Di ranah internasional, dia mencermati posisi Natuna melalui karya yang ilmiah bersama AL Tienh, A Ristyawati, A Soemarmi, dengan judul “The national defense strategy under the regime of the 7th President of Indonesia to protect the exclusive economic zone of the Natuna Sea overlapping with China’s nine-dash line” yang dipublikasikan di Aquaculture, Aquarium, Conservation & Legislation Tahun 2020.
Mengenai pendidikan tinggi hukum, Retno secara lugas menyampaikan bahwa perkembangan teknologi digital yang mendisrupsi nyaris seluruh sektor dan bidang, harusnya menjadi pemahaman baru yang membutuhkan tindak lanjut nyata.

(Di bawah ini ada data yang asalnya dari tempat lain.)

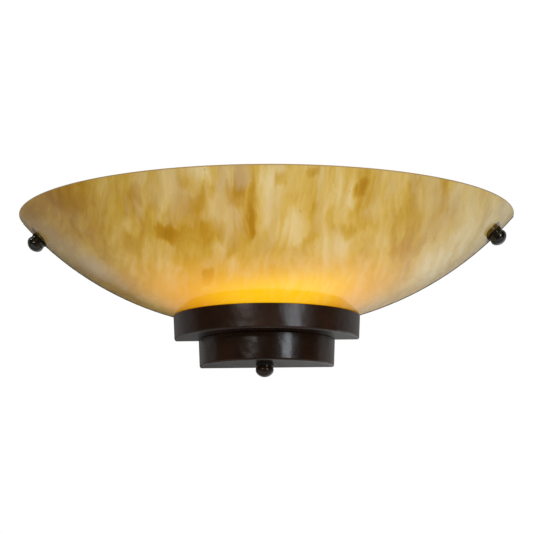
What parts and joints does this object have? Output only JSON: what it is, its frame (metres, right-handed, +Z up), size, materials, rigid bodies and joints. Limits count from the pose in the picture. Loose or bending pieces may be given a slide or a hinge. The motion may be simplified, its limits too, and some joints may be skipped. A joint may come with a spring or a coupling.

Dalam konteks lembaga pendidikan, FH Undip terus memperbaharui konsepsi dan pemikiran-pemikiran hukum terkait dengan teknologi digital dan implikasinya. Juga melakukan kolaborasi dengan berbagai pihak untuk menemukan solusi agar tetap ada kepastian hukum bagi masyarakat yang memanfaatkan teknologi digital.

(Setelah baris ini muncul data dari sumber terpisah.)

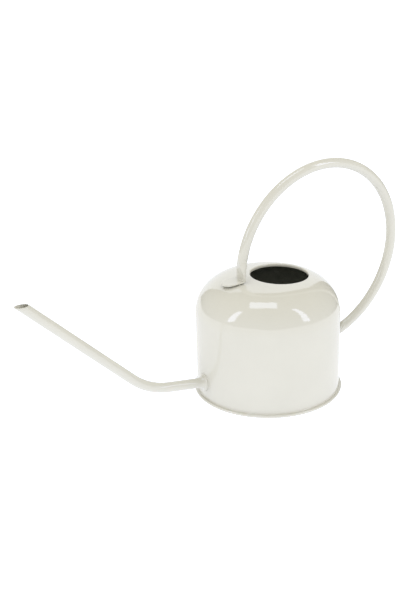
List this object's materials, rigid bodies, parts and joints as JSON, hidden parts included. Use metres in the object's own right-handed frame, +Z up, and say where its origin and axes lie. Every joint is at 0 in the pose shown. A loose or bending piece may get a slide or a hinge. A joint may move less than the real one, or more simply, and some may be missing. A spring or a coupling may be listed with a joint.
{
  "type": "watering can",
  "caption": "Small enamelled steel watering can with a domed top, an off-centre filling mouth, a long bent tube spout and a tube loop handle.",
  "frame": {"origin": "middle of the round base, on the ground", "axes": "+Z up; the spout points along -X and the handle is at +X; Y = 0 is the plane of symmetry"},
  "size_m": [0.3978, 0.1452, 0.2213],
  "materials": {
    "enamel": "glossy warm off-white enamel on steel",
    "sealant": "dark cured sealing compound",
    "braze": "dull brazing filler"
  },
  "bodies": {
    "root": {"body_shell": "enamel", "base_pan": "enamel", "seam_sealant": "sealant", "spout_tube": "enamel", "spout_collar": "enamel", "spout_braze": "braze", "handle_tube": "enamel", "front_foot_welds": "enamel", "rear_foot_welds": "enamel"}
  },
  "joints": []
}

“Teknologi digital bukan hanya E-Court yang meliputi layanan pendaftaran perkara, informasi taksiran panjar biaya perkara, serta cara pembayaran dan pemanggilan yang dilakukan dengan saluran elektronik dan daring; tapi juga menyangkut keabsahan bukti elektronik, pengesahan secara elektronik untuk perjanjian dan berbagai layanan umum yang berbasis teknologi informasi. Karena itu, kami harus mampu menyiapkan kurikulum agar lulusan kami selain kompeten dalam pemahaman hukum juga memiliki pemahaman budaya digital,” ujarnya.

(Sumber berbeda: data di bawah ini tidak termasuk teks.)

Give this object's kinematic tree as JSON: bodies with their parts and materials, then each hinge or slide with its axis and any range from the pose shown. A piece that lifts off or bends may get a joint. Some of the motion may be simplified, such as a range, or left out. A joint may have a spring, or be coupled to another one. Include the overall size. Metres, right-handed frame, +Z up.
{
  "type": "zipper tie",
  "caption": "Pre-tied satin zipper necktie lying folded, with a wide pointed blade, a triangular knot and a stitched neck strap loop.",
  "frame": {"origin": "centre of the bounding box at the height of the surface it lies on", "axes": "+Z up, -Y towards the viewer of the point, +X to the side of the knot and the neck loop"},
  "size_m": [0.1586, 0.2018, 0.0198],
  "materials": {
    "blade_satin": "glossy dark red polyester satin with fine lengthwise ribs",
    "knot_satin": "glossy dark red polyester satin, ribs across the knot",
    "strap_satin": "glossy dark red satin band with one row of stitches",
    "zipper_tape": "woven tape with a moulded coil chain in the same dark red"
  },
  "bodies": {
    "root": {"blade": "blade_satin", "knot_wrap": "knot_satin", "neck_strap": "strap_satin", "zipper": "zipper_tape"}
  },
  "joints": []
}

Pendidikan hukum harus banyak menyesuaikan dengan perkembangan teknologi. Konsep-konsep hukum tentang perjanjian, jual beli, sewa menyewa, hubungan ketenagakerjaan, dan modus tindak pidana berkembang sedemikian rupa sehingga menjadi tantangan bagi civitas akademika. Yang harus menyesuaikan bukan hanya para praktisi dan mahasiswa, tapi juga pengelola perguruan tinggi hukum.
Dalam pada sistem pendidikan dan perkuliahan, karena wabah Covid-19 kuliah harus di lakukan secara daring. Konsekuensi perkuliahan online adalah perubahan sistem absensi, tata cara ujian maupun terkait dengan kegiatan akademik lainnya seperti pengambilan mata kuliah dan pengurusan surat-surat juga dilakukan secara online. “Undip telah menfasilitasi dengan menggunakan teknologi Single Sign On atau SSO. Sehingga kami lebih mudah menyesuaikannya,” ungkapnya mengakhiri percakapan.